§ **Given problem**: List each line in which the string "scene" appears.

(Entries with model source code)
↓↓↓

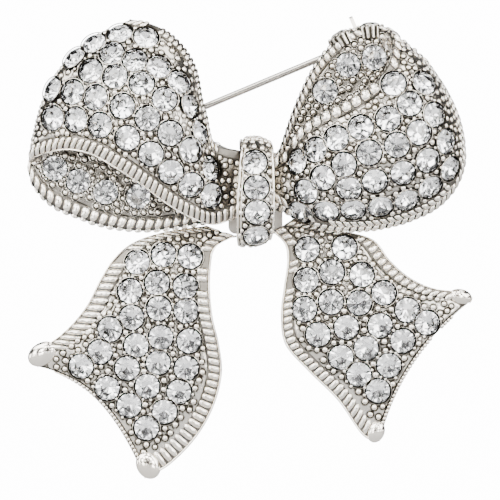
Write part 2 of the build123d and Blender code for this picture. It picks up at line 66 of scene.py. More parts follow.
RIGHT_LOOP_FRONT = [
    ((2.2, -5.0, -7.8), (2.2, -5.0, -13.4), (0.0, -0.2, 0.0), 0.0),
    ((4.0, -5.6, -7.0), (4.3, -5.2, -14.2), (0.0, -1.4, 0.0), 0.0),
    ((5.5, -7.0, -4.6), (6.7, -5.2, -15.4), (0.0, -2.4, 0.0), 0.3),
    ((7.6, -8.3, -3.0), (10.1, -5.2, -16.0), (0.0, -3.0, 0.0), 0.3),
    ((9.9, -8.8, -1.9), (14.1, -5.1, -15.8), (0.1, -3.4, 0.0), 0.3),
    ((12.1, -8.9, -0.6), (17.9, -5.0, -14.8), (0.2, -3.4, 0.0), 0.3),
    ((14.0, -8.8, 0.9), (21.3, -4.9, -12.9), (0.3, -3.4, 0.0), 0.2),
    ((15.2, -8.2, 2.7), (23.4, -4.8, -9.7), (0.4, -3.2, 0.2), 0.1),
    ((15.6, -7.2, 4.3), (23.5, -4.6, -5.7), (0.4, -2.7, 0.3), 0.1),
    ((15.5, -5.8, 5.5), (22.2, -4.4, -1.8), (0.4, -2.0, 0.3), 0.1),
    ((15.0, -4.1, 6.2), (19.8, -4.0, 2.2), (0.3, -0.4, 0.3), 0.1),
]
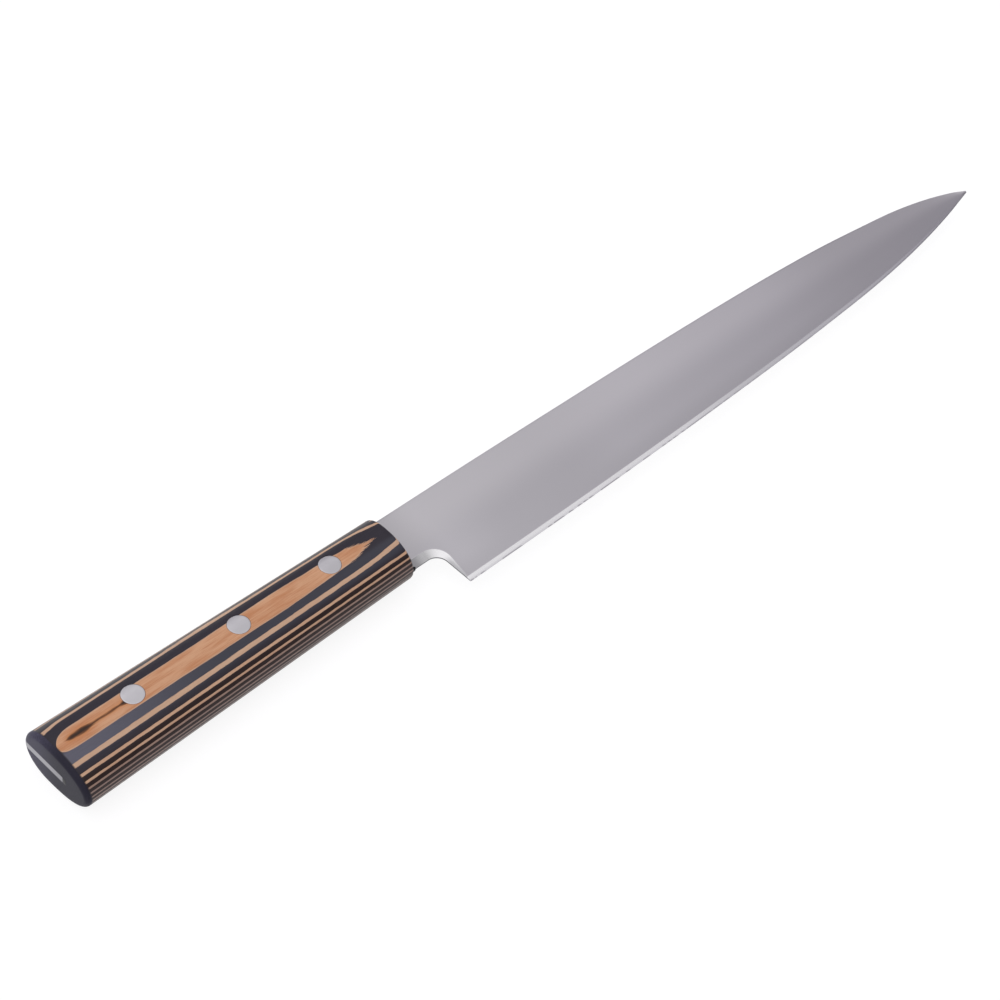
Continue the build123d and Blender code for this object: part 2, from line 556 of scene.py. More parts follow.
@dataclass(frozen=True)
class StainedLens:
    """The dark lens behind the rear rivet, where the wood of the right flank is stained through."""

    centre: float = -0.78
    swell_rise: Fade = Fade(4.8, 7.6)
    swell_fall: Fade = Fade(16.0, 10.5, 0.0, 0.72)
    line: Fade = Fade(7.0, 12.0, 0.0, 0.20)
    flare: Fade = Fade(23.6, 26.0, 0.0, 0.55)
    grain: Grain = Grain((2.6, 0.24, 0.5), 3.0, 3.3)
    grain_depth: float = 0.75
    rear_end: Fade = Fade(4.2, 6.0)
    front_end: Fade = Fade(27.0, 26.5)
    right_flank: Fade = Fade(0.0, 1.0)
    stains: tuple[tuple[Fade, Colour], ...] = (
        (Fade(1.5, 0.0, 0.0, 0.6), (0.56, 0.20, 0.055)),
        (Fade(0.42, -0.16), (0.13, 0.048, 0.015)),
        (Fade(-0.06, -0.62, 0.0, 0.85), (0.014, 0.006, 0.003)),
    )

    def colour(self, tree: Tree, spot: Spot, wood: Value) -> Value:
        """Stain the wood: an orange halo, then brown, then near black, by the distance past the border.

        The lens's half width is a broad rear part, a thin line and a flare at the rivet, and grain frays it.

        Args:
            tree: the material's tree.
            spot: the shaded point.
            wood: the plain wood's colour.

        Returns:
            The wood's colour with the lens in it.
        """
        x = spot.x
        width = self.swell_rise.of(x) * self.swell_fall.of(x) + self.line.of(x) + self.flare.of(x)
        past = abs(spot.y - self.centre + self.grain.of(spot) * self.grain_depth) - width
        inside = self.rear_end.of(x) * self.front_end.of(x) * self.right_flank.of(spot.z)
        for fade, tone in self.stains:
            wood = tree.mix(fade.of(past) * inside, wood, opaque(tone))
        return wood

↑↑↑

§ **Exercise output**:
Write part 2 of the build123d and Blender code for this picture. It picks up at line 66 of scene.py. More parts follow.
Continue the build123d and Blender code for this object: part 2, from line 556 of scene.py. More parts follow.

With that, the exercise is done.